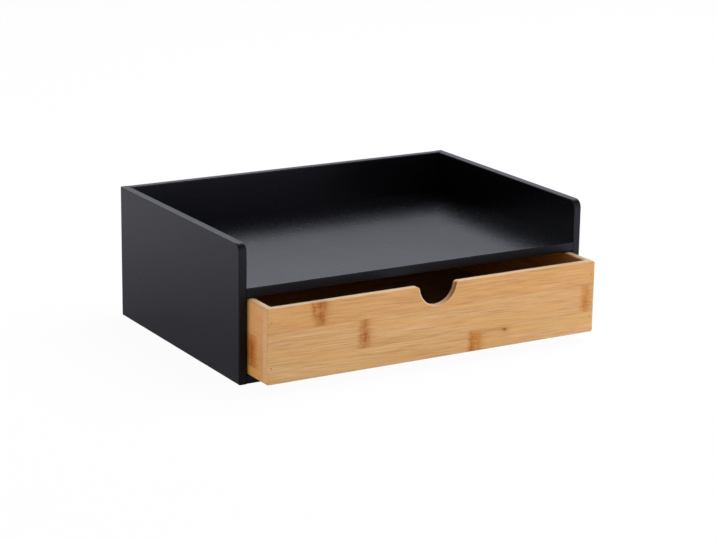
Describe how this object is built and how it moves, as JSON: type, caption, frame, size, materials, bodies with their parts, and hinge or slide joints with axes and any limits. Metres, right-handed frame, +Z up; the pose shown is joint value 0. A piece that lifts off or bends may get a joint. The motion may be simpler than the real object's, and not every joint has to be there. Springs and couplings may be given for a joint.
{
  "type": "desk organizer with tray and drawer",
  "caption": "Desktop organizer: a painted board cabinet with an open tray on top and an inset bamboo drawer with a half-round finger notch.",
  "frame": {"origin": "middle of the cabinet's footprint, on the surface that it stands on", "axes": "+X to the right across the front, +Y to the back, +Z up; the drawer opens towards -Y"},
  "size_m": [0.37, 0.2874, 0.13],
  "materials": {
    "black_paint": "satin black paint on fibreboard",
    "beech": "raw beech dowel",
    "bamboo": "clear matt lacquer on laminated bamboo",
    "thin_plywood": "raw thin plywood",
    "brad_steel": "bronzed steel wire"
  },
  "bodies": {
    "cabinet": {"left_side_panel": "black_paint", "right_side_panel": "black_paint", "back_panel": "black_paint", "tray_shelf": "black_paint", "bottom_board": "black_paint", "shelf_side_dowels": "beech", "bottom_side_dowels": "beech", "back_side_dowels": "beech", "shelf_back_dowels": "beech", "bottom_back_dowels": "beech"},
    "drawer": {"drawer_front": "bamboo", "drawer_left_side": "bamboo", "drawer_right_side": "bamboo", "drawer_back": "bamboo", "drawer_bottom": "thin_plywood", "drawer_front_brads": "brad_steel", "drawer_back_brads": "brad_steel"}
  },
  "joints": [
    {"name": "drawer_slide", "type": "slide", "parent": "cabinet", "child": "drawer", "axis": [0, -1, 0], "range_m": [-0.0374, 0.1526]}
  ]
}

_____

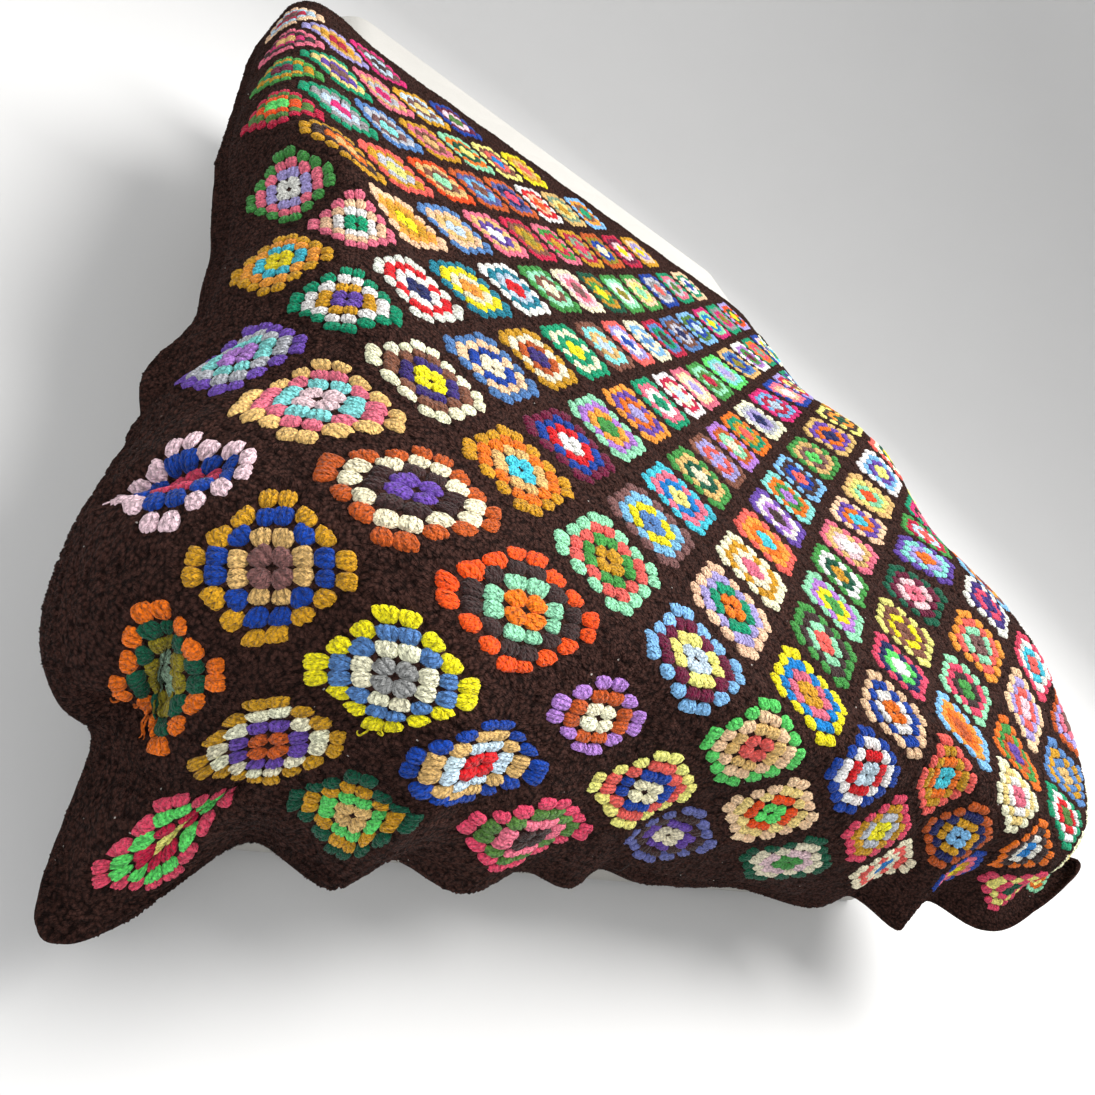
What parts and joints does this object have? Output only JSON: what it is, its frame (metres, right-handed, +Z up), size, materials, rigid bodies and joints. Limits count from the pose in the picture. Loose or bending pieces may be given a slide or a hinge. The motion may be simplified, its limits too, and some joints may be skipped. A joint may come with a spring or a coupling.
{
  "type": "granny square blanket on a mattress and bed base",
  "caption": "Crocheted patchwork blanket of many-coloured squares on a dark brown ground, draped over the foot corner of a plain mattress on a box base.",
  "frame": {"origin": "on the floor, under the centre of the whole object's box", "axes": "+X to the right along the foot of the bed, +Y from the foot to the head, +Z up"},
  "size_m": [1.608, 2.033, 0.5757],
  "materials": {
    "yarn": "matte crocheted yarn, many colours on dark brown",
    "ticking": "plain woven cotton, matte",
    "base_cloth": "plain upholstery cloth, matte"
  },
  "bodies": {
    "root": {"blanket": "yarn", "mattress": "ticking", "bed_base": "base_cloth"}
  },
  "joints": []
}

_____

*DIRECTIVE:*
Only lines with the string "materials" belong in your answer; copy each one.

*COMPLETE ANSWER:*
Describe how this object is built and how it moves, as JSON: type, caption, frame, size, materials, bodies with their parts, and hinge or slide joints with axes and any limits. Metres, right-handed frame, +Z up; the pose shown is joint value 0. A piece that lifts off or bends may get a joint. The motion may be simpler than the real object's, and not every joint has to be there. Springs and couplings may be given for a joint.
  "materials": {
What parts and joints does this object have? Output only JSON: what it is, its frame (metres, right-handed, +Z up), size, materials, rigid bodies and joints. Limits count from the pose in the picture. Loose or bending pieces may be given a slide or a hinge. The motion may be simplified, its limits too, and some joints may be skipped. A joint may come with a spring or a coupling.
  "materials": {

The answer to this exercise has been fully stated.